Cons: toString is another vestige of making JavaScript more Java-like, and the importance of faithfully overriding it in new prototypes is — at best — a mixed opinion among developers. Unfortunately (as in line 16 above), this method appears incapable of handling explicit extension in a new prototype’s toString. What a pity.
Some extensions to JavaScript suggest other approaches worth checking out if your project has a dependency on a particular framework or environment. Google’s Closure compiler offers comment-based annotations. If your needs are strictly numerical, typed arrays may be helpful, and offer impressive performance. GWT, Script#, TypeScript, Emscripten, Mandreel, and Duetto provide opportunities to sidestep type-checking problems entirely by treating JavaScript as a compiled target from more type-safe source code. The topic of type-checking in JavaScript has even received attention in multiple academic circles. In typical web development scenarios — especially when working with a preexisting codebase written in pure VanillaJS — the techniques native to the language described above should be what you try first.
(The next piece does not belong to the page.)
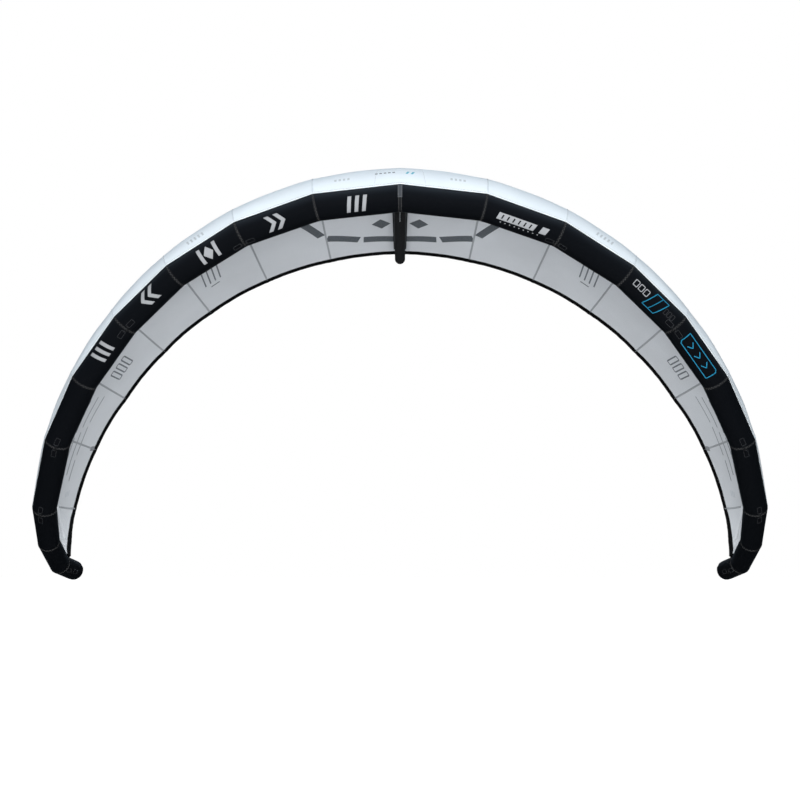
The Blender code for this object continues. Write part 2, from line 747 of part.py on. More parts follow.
def hanging_loop(name, station, angle, side):
    """A loop on the tube at a station, with an empty on the line through its two roots."""
    panel = min(int(station) + 1, TUBE_PANELS)
    step = LOOP_HALF_WIDTH / panel_length(panel)
    lift = ROOT_THICKNESS / 2 + SEAT_GAP
    first = mirrored(tube_point(station - step, angle, lift), side)
    last = mirrored(tube_point(station + step, angle, lift), side)
    axis = (last - first).normalized() * side
    hang = (DOWN - axis * DOWN.dot(axis)).normalized()
    across = (-hang).cross(axis)
    hinge = bpy.data.objects.new(name + "_hinge", None)
    KITE.objects.link(hinge)
    hinge.empty_display_size = LOOP_HEIGHT
    turn = Matrix((axis, across, -hang)).transposed().to_4x4()
    hinge.matrix_world = Matrix.Translation((first + last) / 2) @ turn
    loop = new_object(name, lofted(name, loop_rings()), WEBBING)
    loop.parent = hinge
    return loop


# Tip battens on the inner face of the last canopy panels.


def tip_batten(side):
    """A flat rod on the cloth's inner face, bent with it at the panel's own columns."""
    seats = []
    for station, depth_share in zip(BATTEN_STATIONS, BATTEN_DEPTH_SHARES):
        seats.append(grid_point(station, depth_share))
    sections = []
    for place, station in enumerate(BATTEN_STATIONS):
        before, after = neighbours(seats, place)
        wide = grid_point(station, 1) - seats[place]
        inward = wide.cross(after - before).normalized()
        wide = (after - before).cross(inward).normalized()
        near = CLOTH / 2 + SEAM_GAP + SEAT_GAP
        far = near + BATTEN_THICKNESS
        half_width = BATTEN_WIDTH / 2
        corners = ((-half_width, near), (half_width, near), (half_width, far), (-half_width, far))
        sections.append([mirrored(seats[place] + wide * run + inward * lift, side) for run, lift in corners])
    half = "right" if side > 0 else "left"
    name = f"tip_batten_{half}"
    return new_object(name, lofted(name, sections), BATTEN_GLASS)


# Inflation valve on the rear of the first right-hand tube panel.


def valve_place():
    station = VALVE_X / SEAM_CENTRES[1].x
    centre = tube_frame(station)[0]
    surface = centre.y + tube_radius(station)
    return Vector((VALVE_X, surface, centre.z))


def valve_frame(depth=0.0):
    """Local +Z points out of the valve, along world +Y, and local +Y is world up."""
    turn = Matrix(((-1, 0, 0), (0, 0, 1), (0, 1, 0))).to_4x4()
    return Matrix.Translation(valve_place() + CHORDWISE * depth) @ turn


def inflation_valve(sleeve, bladder):
    place = valve_place()
    lip = VALVE_NECK_RADIUS - (VALVE_NECK_RADIUS - VALVE_BORE_RADIUS) / 2
    flange = turned("inflation_valve_seat",
                    ((lip, VALVE_FLANGE_HEIGHT), (VALVE_SHOULDER_RADIUS, VALVE_FLANGE_HEIGHT),
                     (VALVE_FLANGE_RADIUS, VALVE_FLANGE_EDGE), (VALVE_FLANGE_RADIUS, -VALVE_FLANGE_HEIGHT),
                     (lip, -VALVE_FLANGE_HEIGHT)),
                    VALVE_SIDES, VALVE_PLASTIC, valve_frame())
    rings = [tube_ring(station, SEAT_GAP, SLEEVE_SIDES) for station in (0, 1)]
    saddle = as_cutter(new_object("tube_saddle", lofted("tube_saddle", rings), BLACK_CLOTH, CUTTERS))
    add_boolean(flange, saddle)
    neck = turned("valve_neck",
                  ((VALVE_BORE_RADIUS, VALVE_FLANGE_HEIGHT), (VALVE_NECK_RADIUS, VALVE_FLANGE_HEIGHT),
                   (VALVE_NECK_RADIUS, -VALVE_NECK_DEPTH), (VALVE_BORE_RADIUS, -VALVE_NECK_DEPTH)),
                  VALVE_SIDES, VALVE_PLASTIC, valve_frame(), CUTTERS)
    add_boolean(flange, as_cutter(neck), "UNION")
    reach = VALVE_NECK_DEPTH + OVERRUN
    hole = cylinder_cutter("valve_hole", place - CHORDWISE * reach, place + CHORDWISE * reach,
                           VALVE_NECK_RADIUS + SEAM_GAP, VALVE_SIDES, BLACK_CLOTH)
    add_boolean(sleeve, hole)
    add_boolean(bladder, hole)

    outer = VALVE_BORE_RADIUS - SEAT_GAP
    rim_low = VALVE_FLANGE_HEIGHT + SEAT_GAP
    rim_top = rim_low + INSERT_RIM_HEIGHT
    low = -VALVE_NECK_DEPTH - INSERT_OVERHANG
    turned("inflation_valve_insert",
           ((INSERT_BORE_RADIUS, rim_top), (INSERT_RIM_RADIUS, rim_top), (INSERT_RIM_RADIUS, rim_low),
            (outer, rim_low), (outer, low), (INSERT_BORE_RADIUS, low)),
           VALVE_SIDES, VALVE_PLASTIC, valve_frame())

    flap_depth = low - SEAT_GAP - FLAP_THICKNESS / 2
    flap_hinge = bpy.data.objects.new("valve_flap_hinge", None)
    KITE.objects.link(flap_hinge)
    flap_hinge.matrix_world = valve_frame(flap_depth) @ Matrix.Translation((0, FLAP_RADIUS, 0))
    flap = disc("inflation_valve_flap", FLAP_RADIUS, FLAP_THICKNESS, VALVE_SIDES, FLAP_RUBBER)
    flap.parent = flap_hinge
    flap.location = (0, -FLAP_RADIUS, 0)

    cap_low = rim_top + SEAT_GAP
    cap_hinge = bpy.data.objects.new("valve_cap_hinge", None)
    KITE.objects.link(cap_hinge)
    hinge_reach = INSERT_RIM_RADIUS + CAP_HINGE_REACH
    cap_hinge.matrix_world = valve_frame(cap_low + CAP_HEIGHT / 2) @ Matrix.Translation((0, hinge_reach, 0))
    plug = INSERT_BORE_RADIUS - CAP_PLUG_CLEARANCE
    half = CAP_HEIGHT / 2
    cap = solid_turned("inflation_valve_cap",
                       ((INSERT_RIM_RADIUS - CAP_EDGE, half), (INSERT_RIM_RADIUS, half - CAP_EDGE),
                        (INSERT_RIM_RADIUS, -half), (plug, -half), (plug, -half - CAP_PLUG_DEPTH)),
                       VALVE_SIDES, VALVE_PLASTIC)
    cap.parent = cap_hinge
    cap.location = (0, -hinge_reach, 0)


def solid_turned(name, profile, sides, material):
    """A solid of revolution: its profile runs from top to bottom and both ends are filled."""
    turns = [2 * math.pi * place / sides for place in range(sides)]
    rings = [[Vector((radius * math.cos(turn), radius * math.sin(turn), height)) for turn in turns]
             for radius, height in profile]
    return new_object(name, lofted(name, rings), material)


# Transfer hose with its ports and clamp.


def tube_port():
    """Foot and direction of the port on the leading-edge bladder."""
    foot = tube_point(TUBE_PORT_STATION, TUBE_PORT_ANGLE)
    return foot, (foot - tube_frame(TUBE_PORT_STATION)[0]).normalized()


def strut_port():
    """Foot and direction of the port on the side of the strut bladder."""
    radius = strut_radius(STRUT_PORT_SHARE)
    centre, _, _ = strut_axis(STRUT_PORT_SHARE, radius)
    outward = Vector((1, 0, 0))
    return centre + outward * radius, outward


def add_port(bladder, core, sleeve, foot, direction, name):
    """A welded spigot through the sleeve, bored into the bladder's hollow."""
    root = foot - direction * PORT_ROOT
    end = foot + direction * PORT_LENGTH
    stub = cylinder_cutter(name, root, end, PORT_RADIUS, PORT_SIDES, BLADDER_FILM)
    add_boolean(bladder, stub, "UNION")
    add_boolean(bladder, core)
    bore = cylinder_cutter(name + "_bore", root - direction * OVERRUN, end + direction * OVERRUN,
                           PORT_BORE_RADIUS, PORT_SIDES, BLADDER_FILM)
    add_boolean(bladder, bore)
    hole = cylinder_cutter(name + "_hole", root, end, PORT_RADIUS + SEAM_GAP, PORT_SIDES, BLACK_CLOTH)
    add_boolean(sleeve, hole)


def hose_route():
    """Points of the hose: straight off each port, with one smooth bend between."""
    first, out_first = tube_port()
    last, out_last = strut_port()
    leave = first + out_first * HOSE_LEAD
    arrive = last + out_last * HOSE_LEAD
    handles = (leave, leave + out_first * HOSE_HANDLE, arrive + out_last * HOSE_HANDLE, arrive)
    bend = [bezier(handles, step / HOSE_STEPS) for step in range(HOSE_STEPS + 1)]
    return [first + out_first * SEAT_GAP] + bend + [last + out_last * SEAT_GAP]


def hose_curve(name, radius, extra):
    """A smooth tube from port to port, lengthened at both ends by the given amount."""
    points = hose_route()
    if extra:
        first = points[0] + (points[0] - points[1]).normalized() * extra
        last = points[-1] + (points[-1] - points[-2]).normalized() * extra
        points = [first] + points[1:-1] + [last]
    data = bpy.data.curves.new(name, "CURVE")
    data.dimensions = "3D"
    data.bevel_depth = radius
    data.bevel_resolution = 4
    data.use_fill_caps = True
    spline = data.splines.new("POLY")
    spline.points.add(len(points) - 1)
    for slot, point in zip(spline.points, points):
        slot.co = (*point, 1)
    return mesh_of_curve(name, data)


def transfer_hose():
    hose = new_object("transfer_hose", hose_curve("transfer_hose", HOSE_RADIUS, 0), HOSE_SILICONE)
    core = hose_curve("hose_bore", HOSE_BORE_RADIUS, OVERRUN)
    add_boolean(hose, as_cutter(new_object("hose_bore", core, HOSE_SILICONE, CUTTERS)))
    return hose


def hose_clamp():
    """A collar on the middle of the hose and the lever that turns on its pin."""
    route = hose_route()
    low = len(route) // 2 - 1
    middle = (route[low] + route[low + 1]) / 2
    along = (route[low + 1] - route[low]).normalized()
    pin_out = (DOWN - along * DOWN.dot(along)).normalized()
    across = pin_out.cross(along)
    place = Matrix.Translation(middle) @ Matrix((across, pin_out, along)).transposed().to_4x4()
    half = COLLAR_LENGTH / 2
    bore = HOSE_RADIUS + COLLAR_CLEARANCE
    collar = turned("hose_clamp_collar",
                    ((bore, half), (COLLAR_RADIUS - COLLAR_EDGE, half), (COLLAR_RADIUS, half - COLLAR_EDGE),
                     (COLLAR_RADIUS, COLLAR_EDGE - half), (COLLAR_RADIUS - COLLAR_EDGE, -half),
                     (bore, -half)),
                    VALVE_SIDES, CLAMP_PLASTIC, place)
    pin = cylinder_cutter("clamp_pin", middle + pin_out * (COLLAR_RADIUS - PIN_ROOT),
                          middle + pin_out * (COLLAR_RADIUS + PIN_LENGTH),
                          PIN_RADIUS, PORT_SIDES, CLAMP_PLASTIC)
    add_boolean(collar, pin, "UNION")

    lever_centre = middle + pin_out * (COLLAR_RADIUS + SEAT_GAP + LEVER_THICKNESS / 2)
    hinge = bpy.data.objects.new("clamp_lever_hinge", None)
    KITE.objects.link(hinge)
    turn = Matrix((along, across, pin_out)).transposed().to_4x4()
    hinge.matrix_world = Matrix.Translation(lever_centre) @ turn
    clamp_lever().parent = hinge


def circle_points(radius, first_turn, last_turn, count):
    turns = even_steps(first_turn, last_turn, count)
    return [(radius * math.cos(turn), radius * math.sin(turn)) for turn in turns]


def clamp_lever():
    """A flat lever with an eye for the collar's pin, a round end and a narrower grip end."""
    outline = bpy.data.curves.new("hose_clamp_lever", "CURVE")
    outline.dimensions = "2D"
    outline.fill_mode = "BOTH"
    outline.extrude = LEVER_THICKNESS / 2
    shoulder = LEVER_LENGTH - LEVER_TIP_HALF_WIDTH
    points = circle_points(LEVER_WIDTH / 2, math.pi / 2, 3 * math.pi / 2, LEVER_ROUND_STEPS)
    points += [(shoulder, -LEVER_TIP_HALF_WIDTH), (LEVER_LENGTH, 0), (shoulder, LEVER_TIP_HALF_WIDTH)]
    eye = circle_points(PIN_RADIUS + LEVER_CLEARANCE, 0, 2 * math.pi, PORT_SIDES)[:-1]
    for loop in (points, eye):
        spline = outline.splines.new("POLY")
        spline.points.add(len(loop) - 1)
        for slot, point in zip(spline.points, loop):
            slot.co = (*point, 0, 1)
        spline.use_cyclic_u = True
    return new_object("hose_clamp_lever", mesh_of_curve("hose_clamp_lever", outline), CLAMP_PLASTIC)


def build():
    sleeves = {}
    for side in (1, -1):
        for panel in range(1, TUBE_PANELS + 1):
            sleeves[side, panel] = leading_edge_panel(panel, side)
        for panel in range(1, CANOPY_PANELS + 1):
            canopy_panel(panel, side)
        trailing_edge_tape(side)
        tip_batten(side)
        half = "right" if side > 0 else "left"
        for seam, angle in BRIDLE_SEAM_ANGLES.items():
            hanging_loop(f"bridle_loop_{half}_{seam}", seam, angle, side)
        hanging_loop(f"rear_line_loop_{half}", REAR_LOOP_STATION, REAR_LOOP_ANGLE, side)

    tube_bladder, tube_core = leading_edge_bladder()
    strut = strut_sleeve()
    strut_film, strut_core = strut_bladder()
    rings = [[mirrored(point, -1) for point in tube_ring(1, SEAT_GAP, SLEEVE_SIDES)],
             tube_ring(0, SEAT_GAP, SLEEVE_SIDES), tube_ring(1, SEAT_GAP, SLEEVE_SIDES)]
    nose = as_cutter(new_object("strut_nose_cut", lofted("strut_nose_cut", rings), BLACK_CLOTH, CUTTERS))
    add_boolean(strut, nose)
    add_port(tube_bladder, tube_core, sleeves[1, 1], *tube_port(), "tube_port")
    add_port(strut_film, strut_core, strut, *strut_port(), "strut_port")
    inflation_valve(sleeves[1, 1], tube_bladder)
    transfer_hose()
    hose_clamp()


build()
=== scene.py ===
import json
import math

import bmesh
import bpy
import numpy as np
from mathutils import Matrix, Vector, noise


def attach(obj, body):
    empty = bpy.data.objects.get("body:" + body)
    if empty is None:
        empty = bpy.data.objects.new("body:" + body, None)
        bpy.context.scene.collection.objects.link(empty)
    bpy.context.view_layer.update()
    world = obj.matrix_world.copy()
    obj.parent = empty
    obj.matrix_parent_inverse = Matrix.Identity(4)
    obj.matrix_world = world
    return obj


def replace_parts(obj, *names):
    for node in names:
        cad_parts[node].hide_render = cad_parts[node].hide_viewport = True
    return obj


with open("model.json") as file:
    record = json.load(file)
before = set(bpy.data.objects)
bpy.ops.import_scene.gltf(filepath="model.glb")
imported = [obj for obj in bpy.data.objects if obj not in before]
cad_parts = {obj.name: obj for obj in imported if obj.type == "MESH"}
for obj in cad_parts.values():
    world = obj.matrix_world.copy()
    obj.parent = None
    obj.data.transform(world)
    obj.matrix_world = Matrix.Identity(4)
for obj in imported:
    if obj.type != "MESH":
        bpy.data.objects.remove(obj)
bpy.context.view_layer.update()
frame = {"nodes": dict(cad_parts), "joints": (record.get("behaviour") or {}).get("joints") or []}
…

There’s no one-size-fits-all solution (yet) to the problem of type checking in JavaScript. If I can leave you with one piece of advice, however — one warning that can be almost universally applied — it would be to eschew the == operator and thus avoid the following coding horrors:
[0] == true; // false !![0] == true; // true "potato" == true; // false "potato" == false; // false
If you’re looking for more information on the details of type coercion and equality, this informative post goes very deep on these topics. Whichever approach to type-checking you take, consider the merits and drawbacks of each, as well as the context of the code you’re writing. Consistent and effective use of a good unit testing framework and linting tool, like the ones we use at Conductor, will help you reinforce best practices.